NEGLIGENCIA Y DESINFORMACIÓN

El hallazgo del cuerpo de la alférez Ashley Vargas en el fondo del mar de Paracas, aún sujeto a su asiento en la cabina del avión KT-1P, no solo cierra un capítulo de angustia para su familia, sino que expone con crudeza las fallas sistémicas de una institución que prefiere el descargo rápido a la autocrítica. La narrativa oficial insiste en que el sistema de eyección no falló, que los cartuchos no estaban vencidos, que la responsabilidad recae en una acción no ejecutada por la piloto. Pero esta versión, repetida con tono de conclusión técnica, ignora preguntas incómodas: ¿por qué una joven destacada, primera de su promoción, no activó un mecanismo diseñado para salvarle la vida? ¿Realmente es plausible reducir todo a "error humano" cuando las condiciones logísticas y de supervisión están bajo sospecha?  

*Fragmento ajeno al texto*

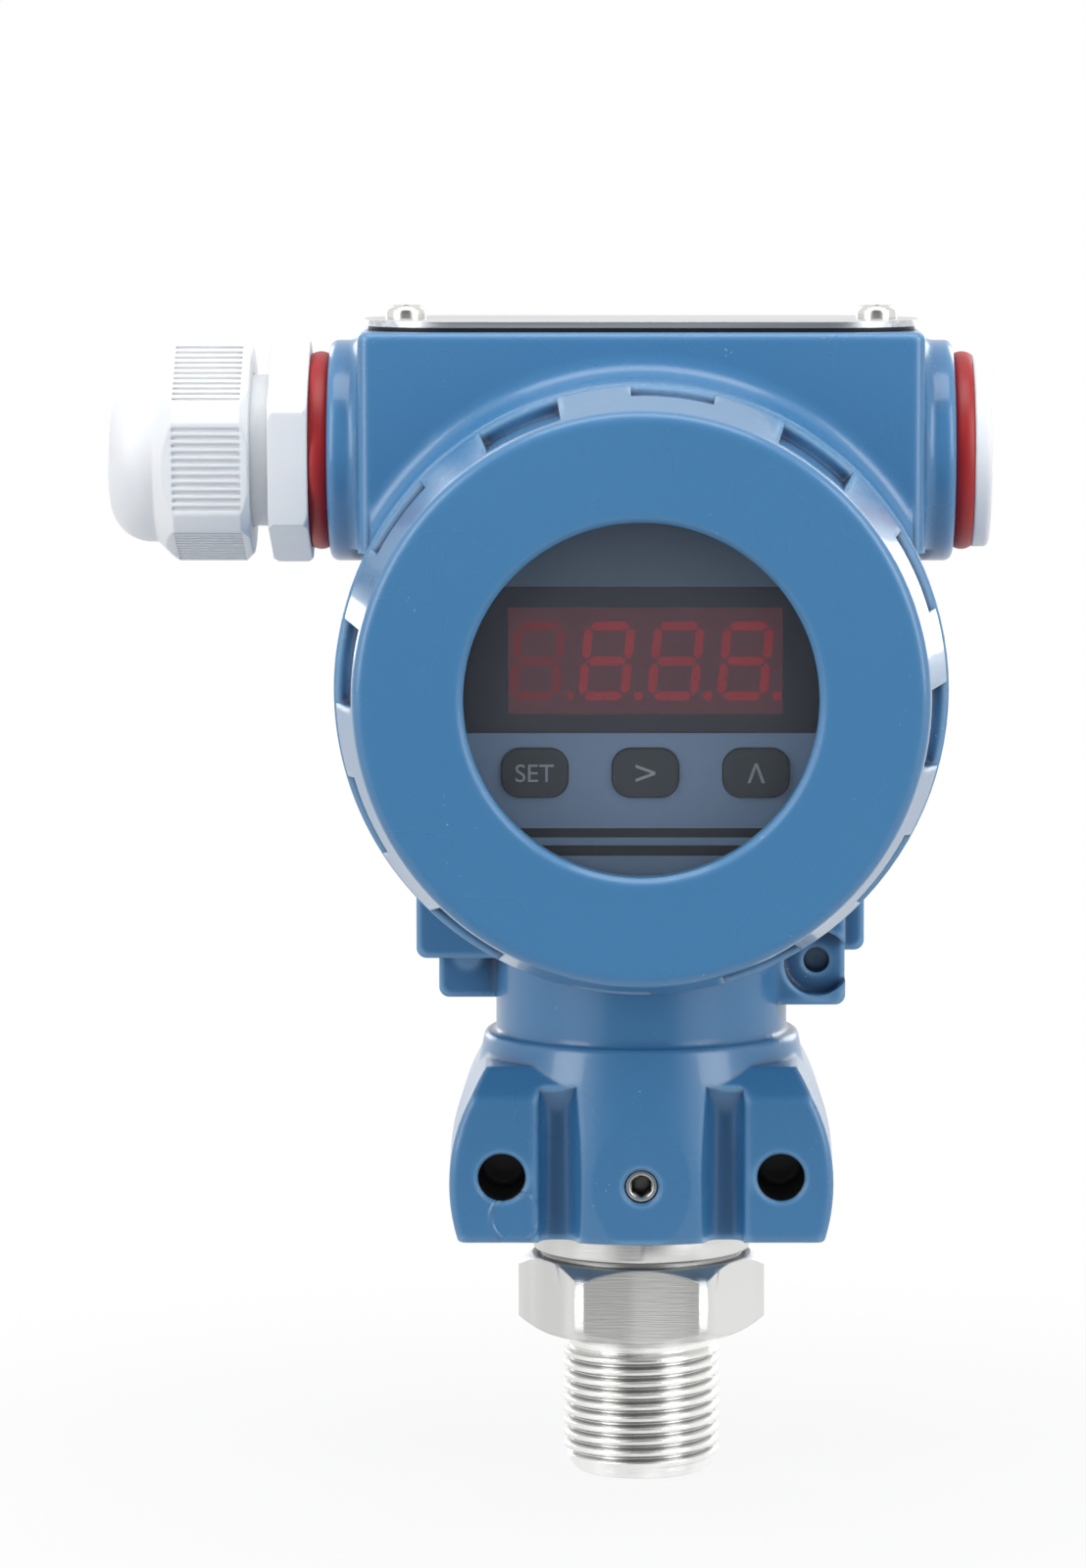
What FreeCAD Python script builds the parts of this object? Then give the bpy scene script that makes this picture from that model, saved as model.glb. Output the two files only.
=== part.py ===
# Pressure transmitter with a cast housing, a windowed screw cover in front, a blind one at the back,
# a numeric display with three keys, a cable gland, a blanking plug and a threaded process connection.
# Millimetres. +Z is up, the window faces -Y and the cable gland points to -X. The origin is the mouth
# of the pressure port, at the lower end of the process thread, on that thread's axis.
import FreeCAD
import Part
import math
import os

V = FreeCAD.Vector
os.makedirs("parts", exist_ok=True)

X, Y, Z = V(1, 0, 0), V(0, 1, 0), V(0, 0, 1)

# ---- Clearances -------------------------------------------------------------------------------
thread_gap = 0.12        # radial room between a male thread and its hole, both drawn smooth
seat_gap = 0.05          # room between two pieces that are tightened against each other
slide_gap = 0.4          # radial room between a cover's male thread and the housing
free_gap = 0.2           # radial room round a screw that passes through a plate
beyond = 1.0             # how far a cutting shape runs past the surface it opens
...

La Marina y la Fuerza Aérea han sido diligentes en detallar el estado de los paracaídas desprendidos por el impacto, los asientos dañados, la vigencia de los explosivos. Sin embargo, hay una omisión deliberada en contextualizar estos datos. Un avión que se desintegra al chocar con el mar sugiere una velocidad y una trayectoria que, en cualquier protocolo serio, deberían analizarse más allá del "impacto fortuito". Que los velámenes se hayan separado del cabezal no explica por qué Vargas no intentó eyectarse, si es que tuvo tiempo de reaccionar. Aquí la institución militar opera bajo un sesgo confirmatorio: asume que, como el mecanismo no se activó, la culpa es de quien no lo accionó. Pero no aborda si hubo fallas previas técnicas o de entrenamiento que impidieron esa acción. El geolocalizador inactivo en su bolsillo, por ejemplo, no es un detalle menor: ¿por qué un dispositivo crítico depende de una activación manual en una emergencia que puede dejar segundos de reacción?  
Más revelador aún es el silencio sobre las carencias logísticas. Helicópteros adaptados para rescate, aeronaves insuficientes, equipos que no cumplen estándares internacionales para operaciones SAR. La FAP menciona "transparencia", pero no explica por qué una piloto en formación realizaba un vuelo solitario sin redundancias de seguridad más robustas. Y mientras las autoridades descartan que los cartuchos estuvieran vencidos apelando a fechas de inspección futuras, nadie responde si esos mismos componentes fueron verificados antes del despegue. La prisa por deslindar responsabilidades institucionales es evidente.  
El comunicado de la FAP habla de "reflexión profunda", pero hasta ahora solo ha habido justificación. Reflexionar implicaría admitir que un sistema que permite que una de sus mejores elementos muera atrapada en una cabina tiene grietas estructurales. Que no basta con culpar a la víctima porque su mano no alcanzó la argolla. Ashley Vargas merece más que un "cierre de capítulo": exige una investigación independiente que no se conforme con el homicidio culposo como coartada para no mirar al espejo. Su muerte no es solo un accidente; es un síntoma de cómo las instituciones militares peruanas sacrifican la excelencia en el altar de la improvisación.